Die Lebensverhältnisse in den Städte gehen immer weiter auseinander. Die Kommunen verzeichnen zwar in ihrer Gesamtheit im Jahr 2013 einen Finanzierungsüberschuss in Höhe von 1,1 Milliarden Euro. Allerdings ballen sich die zusätzlichen Steuereinnahmen in strukturstarken Kommunen. Viele arme Kommunen bleiben auf der Strecke. Die kommunale Familie entwickelt sich immer mehr zu einer Zweiklassengesellschaft.
Kurzfristig brauchen Kommunen in prekärer finanzieller Lage, die den Haushaltsausgleich nicht aus eigener Kraft erreichen oder gar in der Haushaltssicherung sind, Unterstützung. Eine sofortige Entlastung soll dabei vor allem die Kommunen erreichen, die von Strukturschwäche, Arbeitslosigkeit und hohen sozialen Kosten betroffen sind.
II. Der Deutsche Bundestag wird eine Milliarde Euro pro Jahr ab dem Haushalt
2014 zur Unterstützung der Kommunen etatisieren.

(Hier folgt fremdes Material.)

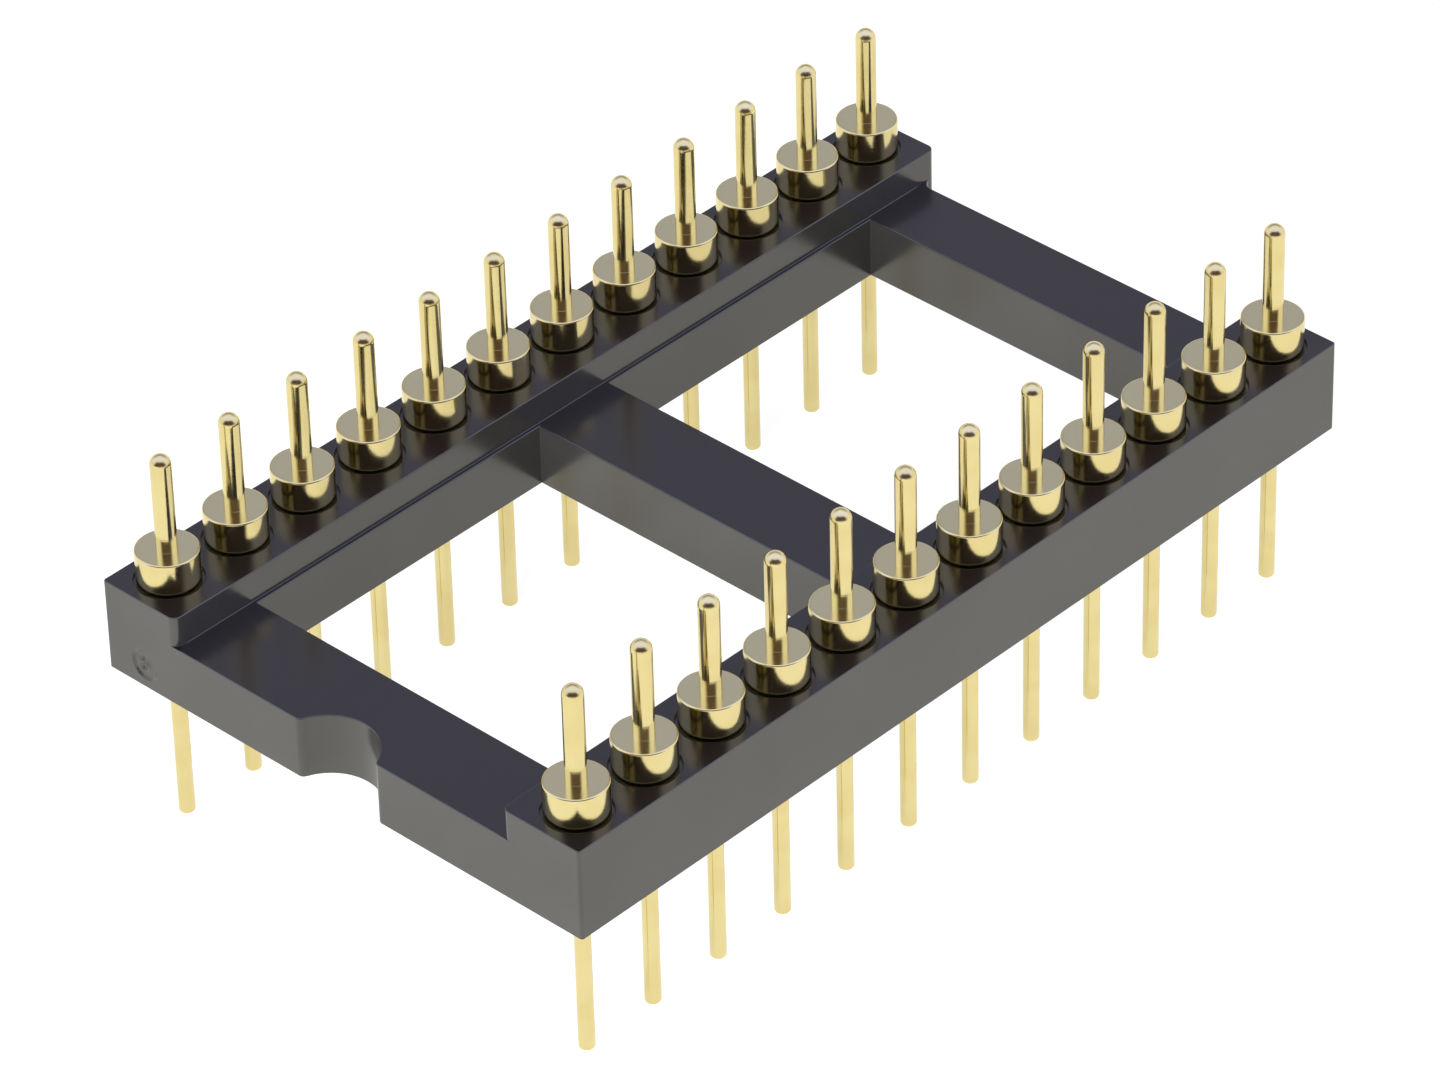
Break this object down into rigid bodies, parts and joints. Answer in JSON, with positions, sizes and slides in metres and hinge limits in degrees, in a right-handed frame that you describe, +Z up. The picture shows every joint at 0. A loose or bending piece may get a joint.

Die Etatisierung soll über die entsprechende Erhöhung des Bundesanteils an den
Kosten der Unterkunft im SGB II erfolgen.
Berlin, den 1. April 2014
Katrin Göring-Eckardt, Dr. Anton Hofreiter und Fraktion
Begründung
Eine Entlastung der Städte und Gemeinden ist notwendig, zugesagt und wird von einer breiten Mehrheit unterstützt. Der Koalitionsvertrag zwischen CDU, CSU und SPD für die 18. Legislaturperiode hält einige Maßnahmen zur finanziellen Besserstellung der Kommunen bereit und definiert zwei davon als prioritär für die Koalition:
„Die Gemeinden, Städte und Landkreise in Deutschland sollen weiter finanziell entlastet werden. Im Jahr 2014 erfolgt ohnehin die letzte Stufe der Übernahme der Grundsicherung im Alter durch den Bund und damit eine Entlastung der Kommunen in Höhe von 1,1 Milliarden Euro. Darüber hinaus sollen die Kommunen im Rahmen der Verabschiedung des Bundesteilhabegesetzes im Umfang von fünf Milliarden jährlich von der Eingliederungshilfe entlastet werden. Bereits vor der Verabschiedung des Bundesteilhabegesetzes beginnen wir mit einer jährlichen Entlastung der Kommunen in Höhe von einer Milliarde Euro pro Jahr.“
Mit der vollständige Übernahme der Grundsicherung im Alter ab 2014 begründet die Bundesregierung den Wegfall der Bundeszuschüsse bei der Förderung der Schulsozialarbeit in Höhe von 400 Millionen Euro: „Aus Sicht der Bundesregierung verfügen sie damit auch über erweiterte Ressourcen, um die Aufwendungen für Schulsozialarbeit eigenständig finanzieren zu können.“
Darüber hinaus wird die festzugesagte finanzielle Unterstützung der Länder und Kommunen durch die Reform der Eingliederungshilfe erst ab 2018 realisiert. Das ist zu spät. Die Notwendigkeit einer Weiterentwicklung des Leistungsrechts, ergibt sich aus der staatlichen Verpflichtung, allen Menschen Teilhabe zu ermöglichen. Sie ist in unserer Verfassung verankert und durch die Behindertenrechtskonvention konkretisiert, die seit fünf Jahren geltendes Recht in Deutschland ist.
Die versprochene eine Milliarde Euro zur Finanzierung des Übergangs bis zu einem Bundesleistungsgesetzes muss sofort erfolgen.